Elle affirmait ne jamais soutenir d’appel à la violence, tout en continuant à défendre une séparation stricte entre féminisme et lutte contre la transphobie. Une contradiction révélatrice du malaise qui persiste dans certains cercles féministes, où l’égalité semble toujours devoir être pensée à échelle variable.
Le féminisme est un espace commun, mais c’est aussi une maison où cohabitent des visions différentes. Comme dans toute famille, il peut y avoir des disputes, des incompréhensions, voire des affrontements.
Mais ce qui fait la force d’un mouvement, c’est sa capacité à dépasser ces divergences pour avancer ensemble.
Chez P’tite Lumière & Cie, nous avons fait le choix d’un féminisme radicalement inclusif.
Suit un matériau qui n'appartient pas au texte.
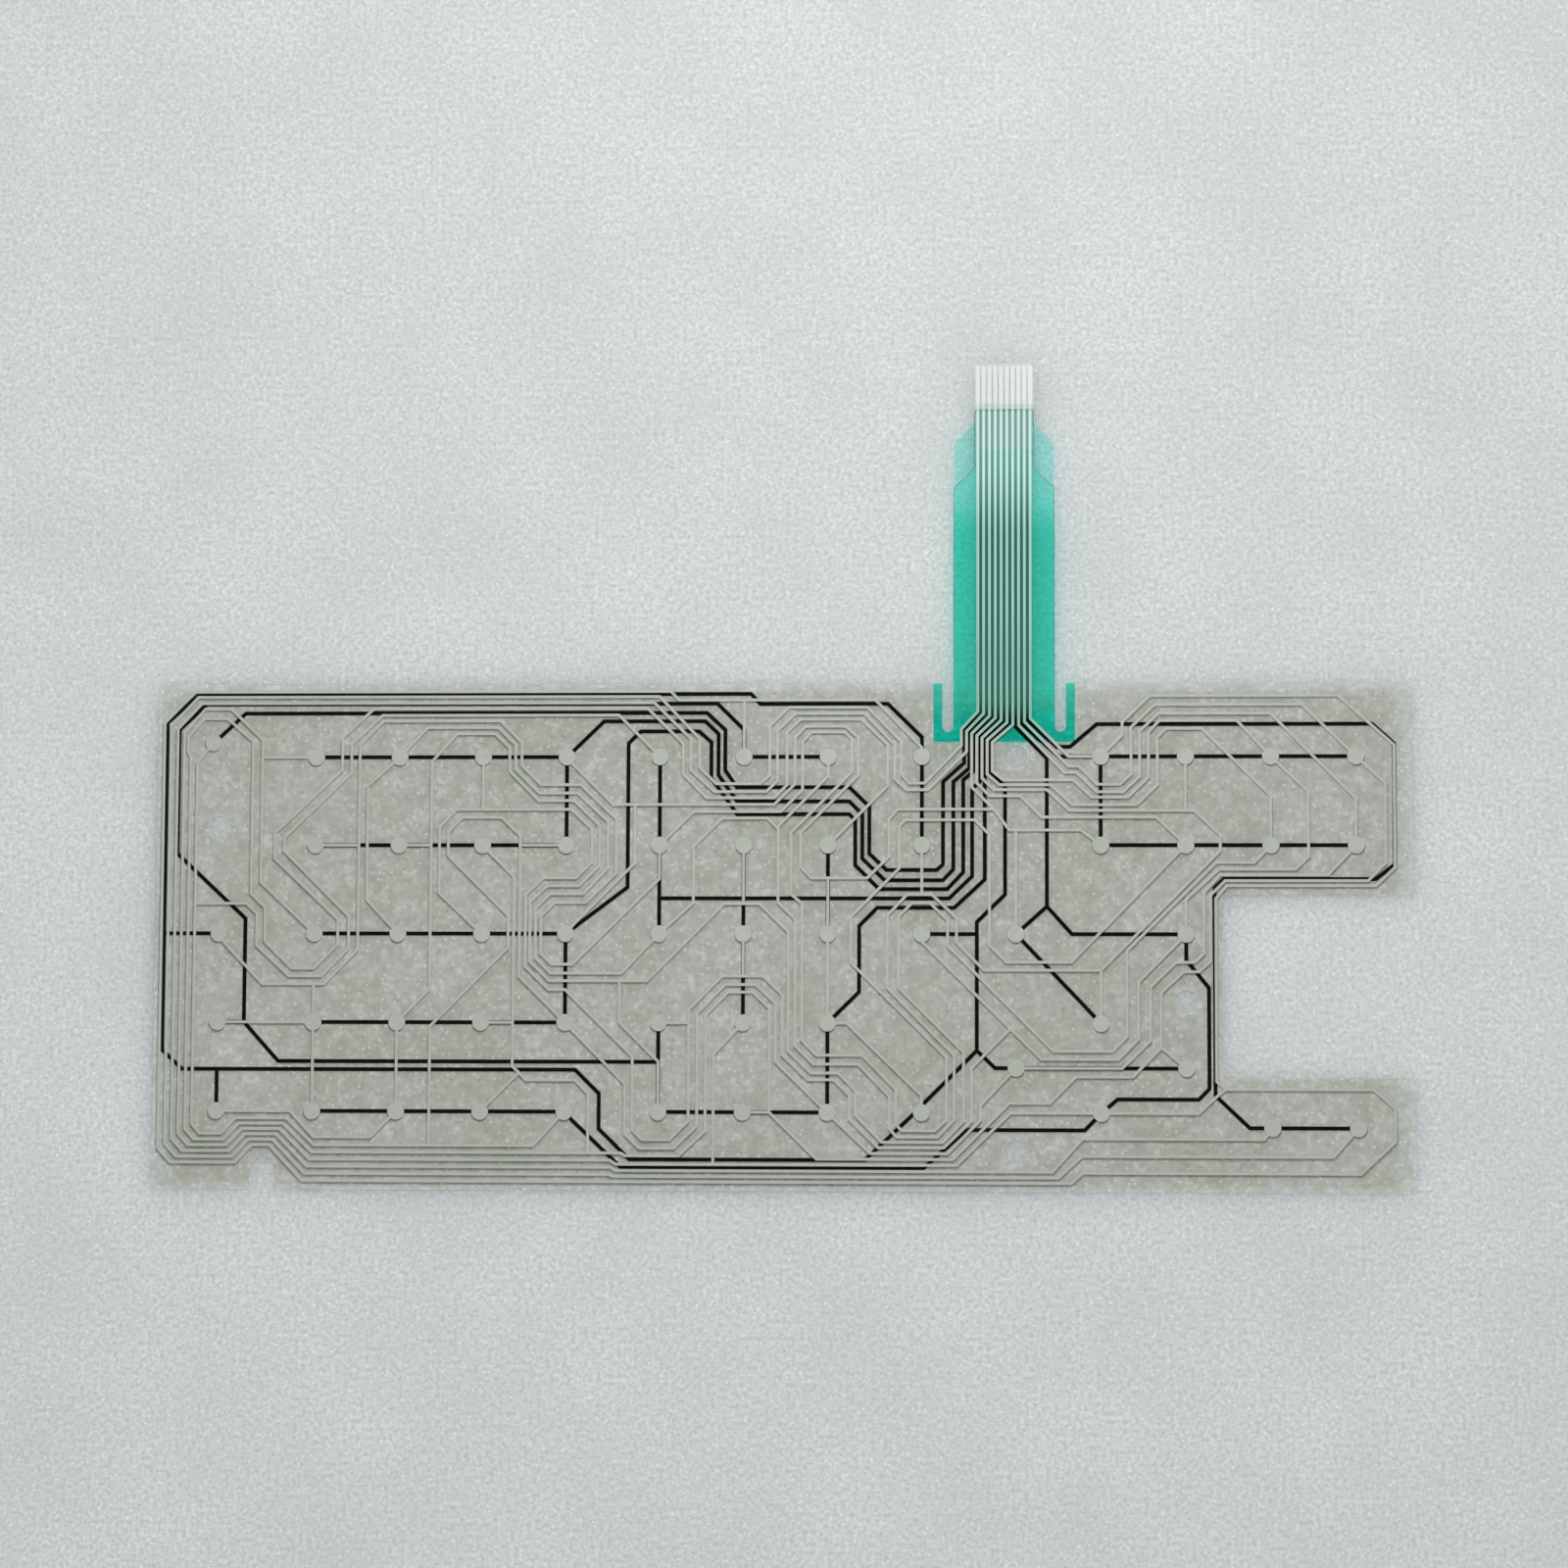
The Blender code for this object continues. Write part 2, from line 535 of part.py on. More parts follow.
def make_spacer():
    """Sheet with a hole at every key that keeps the two prints apart."""
    base = rectangle(TAIL_X - INK_WIDTH / 2 - CLEARANCE, SHEET_TOP - INK_DEPTH - CLEARANCE,
                     TAIL_X + INK_WIDTH / 2 + CLEARANCE, SHEET_TOP + CLEARANCE)
    cut = [base, slot_polygons()[-1]] + hole_polygons(2 * CLEARANCE)
    cut += [circle(centre, KEY_HOLE_DIAMETER, KEY_HOLE_SIDES) for centre in key_centres()]
    make_layer("spacer", [sheet_polygon()], cut, SPACER_Z, SPACER_THICKNESS,
               make_material("spacer_polyester", SPACER_COLOUR, 0.5, 0.0, FILM_ALPHA))


def make_insulation():
    """Green ink over the lines at the root of the tail and along it, bare at the contacts."""
    base = rectangle(TAIL_X - INK_WIDTH / 2, SHEET_TOP - INK_DEPTH,
                     TAIL_X + INK_WIDTH / 2, SHEET_TOP)
    cut = slot_polygons()
    upper = tail_polygon(UPPER_TAIL_LENGTH, INK_INSET, CONTACT_LENGTH)
    lower = tail_polygon(LOWER_TAIL_LENGTH, INK_INSET, CONTACT_LENGTH)
    make_layer("upper_insulation", [base, upper], cut, UPPER_PRINT_Z - INK_THICKNESS,
               INK_THICKNESS, make_material("upper_green_ink", INK_COLOUR, 0.4, 0.0))
    make_layer("lower_insulation", [base, lower], cut, SPACER_Z, INK_THICKNESS,
               make_material("lower_green_ink", INK_COLOUR, 0.4, 0.0))


def make_stiffener():
    """Plate on the back of the tail's tip, over the stretch where the lower film has ended."""
    end = SHEET_TOP + UPPER_TAIL_LENGTH
    plate = rectangle(TAIL_X - TIP_WIDTH / 2, end - TAIL_STEP, TAIL_X + TIP_WIDTH / 2, end)
    make_layer("tail_stiffener", [plate], [], STIFFENER_Z, STIFFENER_THICKNESS,
               make_material("stiffener_polyester", STIFFENER_COLOUR, 0.25, 0.0, 0.7))


def make_silver_lines():
    """Ten silver lines on the underside of the upper film."""
    end = SHEET_TOP + UPPER_TAIL_LENGTH - TIP_SETBACK
    for lane, routes in enumerate(SILVER_ROUTES, 1):
        name = f"upper_silver_line_{lane}"
        polygons = line_polygons(routes, lane, end, SILVER_WIDTH)
        make_layer(name, polygons, [], UPPER_PRINT_Z, PRINT_THICKNESS,
                   make_material(name, SILVER_COLOUR, 0.45, 0.35))


def make_carbon_lines():
    """Nine silver lines under carbon on the top of the lower film, seen black from above."""
    end = SHEET_TOP + LOWER_TAIL_LENGTH - TIP_SETBACK
    for number, routes in enumerate(CARBON_ROUTES, 1):
        name = f"lower_carbon_line_{number}"
        polygons = line_polygons(routes, number + 0.5, end, CARBON_WIDTH)
        make_layer(name, polygons, [], LOWER_PRINT_Z, PRINT_THICKNESS,
                   make_material(name, CARBON_COLOUR, 0.6, 0.0))


def clear_scene():
    """Remove what the scene holds at the start."""
    for item in list(bpy.data.objects):
        bpy.data.objects.remove(item, do_unlink=True)


def main():
    """Build the keypad from the floor up."""
    clear_scene()
    collection = bpy.data.collections.new(NAME)
    bpy.context.scene.collection.children.link(collection)
    make_films()
    make_spacer()
    make_insulation()
    make_stiffener()
    make_silver_lines()
    make_carbon_lines()


if __name__ == "__main__":
    main()
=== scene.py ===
"""Looks of the membrane keypad: clear films, silver and black print, green ink, floor and light.

Sizes are in millimetres, and MM turns them into metres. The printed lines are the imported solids
with a finish of their own. The flat sheets are cut afresh from their outlines, with round holes
and corners, and lie a hair's breadth off the print, so that no two faces share a plane.
"""
import logging
import math
from dataclasses import dataclass, field
from enum import Enum

import bpy
from mathutils import Euler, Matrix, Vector


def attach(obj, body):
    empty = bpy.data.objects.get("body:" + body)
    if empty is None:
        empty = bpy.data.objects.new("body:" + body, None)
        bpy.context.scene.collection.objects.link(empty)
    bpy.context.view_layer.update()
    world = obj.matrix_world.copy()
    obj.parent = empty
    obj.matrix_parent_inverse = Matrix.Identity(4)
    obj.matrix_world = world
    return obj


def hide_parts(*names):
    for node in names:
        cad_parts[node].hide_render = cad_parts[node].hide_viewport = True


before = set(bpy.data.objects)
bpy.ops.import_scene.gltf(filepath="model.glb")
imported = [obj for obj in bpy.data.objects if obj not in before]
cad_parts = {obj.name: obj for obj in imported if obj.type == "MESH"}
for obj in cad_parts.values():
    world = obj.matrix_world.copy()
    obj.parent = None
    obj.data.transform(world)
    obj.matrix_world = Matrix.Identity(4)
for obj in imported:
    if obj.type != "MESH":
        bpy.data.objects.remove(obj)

MM = 0.001
BODY = "root"
INK_RELIEF = 0.004
INK_RELIEF_SHARE = 0.25
CORNER_STEPS = 5
HOLE_SIDES = 40
MERGE_DISTANCE = 0.0005
NOISE_LOW, NOISE_HIGH = 0.3, 0.7
LIGHT_PASSES = 32
LOG = logging.getLogger("membrane_keypad")

Colour = tuple[float, float, float]
Point = tuple[float, float]


class Layer(Enum):
    """Print layer, named by the film that carries it."""

    UPPER = "upper"
    LOWER = "lower"


class Slot(Enum):
    """Material slot of the record that a piece takes its finish from."""

    FILM = "film"
    SPACER = "spacer"
    GREEN_INK = "green_ink"
    STIFFENER = "stiffener"
    SILVER = "silver_print"
    CARBON = "carbon_print"


class NodeTree:
    """Node tree that is filled one node at a time."""

    def __init__(self, tree: bpy.types.NodeTree) -> None:
        """Start on a tree that Blender has made.

        Args:
            tree: The tree to fill.
        """
        self.tree = tree

    def add(self, kind: str, settings: dict | None = None,
            inputs: dict | None = None) -> bpy.types.Node:
        """Add a node, set its options and fill or link its inputs.

        Args:
            kind: Blender's name for the kind of node.
            settings: Options of the node, by name.
            inputs: Values or sockets for its inputs, by name or by number.

        Returns:
            The new node.
        """
        node = self.tree.nodes.new(kind)
        for name, value in (settings or {}).items():
            setattr(node, name, value)
        for name, value in (inputs or {}).items():
            if isinstance(value, bpy.types.NodeSocket):
                self.tree.links.new(value, node.inputs[name])
            else:
                node.inputs[name].default_value = value
        return node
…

Nous croyons que le linge sale se lave en famille : les débats internes doivent avoir lieu, les désaccords doivent être exprimés, mais une fois sur la place publique, nous devons faire front commun.
Car c’est l’unité qui vaincra le patriarcat, pas la division.
Dans ce cadre, nous refusons toute complaisance avec les fausses féministes qui instrumentalisent la lutte pour la détourner de son objectif premier : l’émancipation de toutes.
Des groupes comme Némésis, qui prétendent défendre les femmes tout en reprenant les éléments de langage des mouvements réactionnaires, ne trouveront jamais d’écho dans nos espaces.
Le féminisme est partout : une lutte mondiale et incarnée
L’histoire du féminisme est trop souvent racontée du seul point de vue occidental, alors qu’il a toujours été pluriel et international.
Des figures Occidentales, Africaines, d'Amérique du Sud ou d’Asie ont porté et portent encore des combats qui croisent genre, race, classe et orientation sexuelle.
Cette richesse doit être au cœur de notre militantisme.
En tant que femme noire, engagée dans les luttes féministes et antiracistes, notre fondatrice a expérimenté ces tensions internes.
La misogynoir (cette forme spécifique de misogynie qui vise les femmes noires) est un exemple frappant de la manière dont certaines oppressions s’entrelacent et ne peuvent être pensées séparément.
Ce qui me permet de tenir bon, c’est cette certitude : nous sommes plus fortes ensemble.
Au sein de notre association, nous incarnons cette vision du féminisme en agissant sur le terrain.
- Les Nuits Guêpiennes : un festival qui met en avant des artistes femmes et minorisées, dans une programmation où la parité et la diversité sont au cœur des choix.
- Les Récréatives : des événements qui mêlent arts, culture et débats féministes pour sensibiliser à toutes les formes de discriminations.
- La Ruche Créative : un futur espace ressource en milieu rural dédié aux femmes, où se mêleront création, transmission et entraide.
Ces initiatives montrent qu’un féminisme inclusif n’est pas qu’une posture idéologique : c’est une réalité vécue, incarnée et partagée.
L’unité dans la diversité, ou rien
Alors que certains voudraient faire croire que les féministes sont trop divisées pour être efficaces, nous affirmons au contraire que nos divergences sont une richesse.
Mais cette diversité ne doit jamais servir de prétexte à l’exclusion ou au rejet des plus vulnérables.
Nous pouvons être en désaccord sur certaines stratégies, certaines revendications.
Mais nous devons toujours nous rappeler que notre ennemi commun, c’est le patriarcat.
Ce n’est pas la personne à nos côtés qui se bat aussi, à sa manière, pour la justice et l’égalité.
Être femme ou ne pas être ? Être féministe et exclure certaines femmes ? Ce n’est tout simplement pas une option.